Kairouan, Tunisia

photo: An arched gateway of sand-coloured brickwork, atop which is a dome.
One of the gates into the Great Mosque.

Despite the attractions of Kairouan, we were somewhat distracted by some of the locals. A man we asked for directions led us completely the wrong way and then got aggressive when we wouldn't pay him anything; an agent for a nearby shop pretended to be a museum official to lure us into a shop selling a range of rugs; and the local children were making hostile gestures at us.

photo: A wall whose lower part is tiled decoratively, and whose upper part is engraved finely.
The Zaouia of Sidi Abid el Ghariani is exquisitely detailed.

Tourist traps aside, Kairouan's medina does have plenty to see. Of many mosques in Kairouan, The Great Mosque is the most famous. It is simple in appearance and grand in scale. Not too far away is the much smaller Mosque of Three Doors. Also in the medina is the Zaouia of Sidi Abid el Ghariani, which is impressively detailed and worth seeing.

We stayed at the Hotel Sabra, just outside the medina, in a fourth-floor room that overlooked one of the medina entrances. The hotelier was very friendly, and didn't mind coming up four flights of stairs to show us numbskulls how to lock the room door. Similarly named, but unrelated to the hotel, the Restaurant Sabra is also located outside of the medina and provided us with a good meal.

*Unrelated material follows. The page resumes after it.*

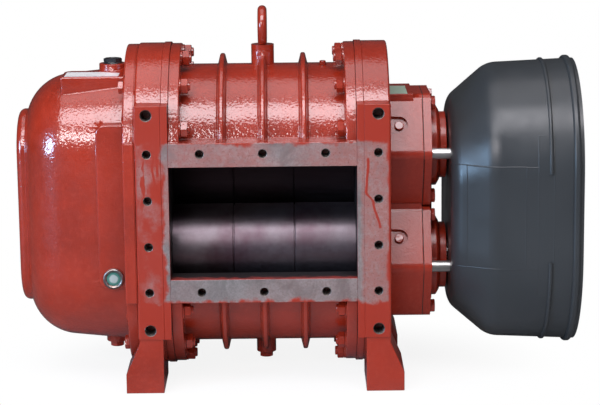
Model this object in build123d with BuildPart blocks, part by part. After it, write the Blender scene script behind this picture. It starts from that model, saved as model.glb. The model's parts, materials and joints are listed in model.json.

Again we failed to travel to see ancient ruins, this time in a place called Dougga. None of the louage drivers wanted to travel to such an unprofitable location. Instead we went to the post office and learnt that queuing does not exist in any form in Kairouan. You simply bundle into a great mass of people and do everything you can to get to the service windows. Hailing a taxi is similar. Several times we made way for an old lady who wanted a taxi, only to see a local man push past her and get into the taxi himself.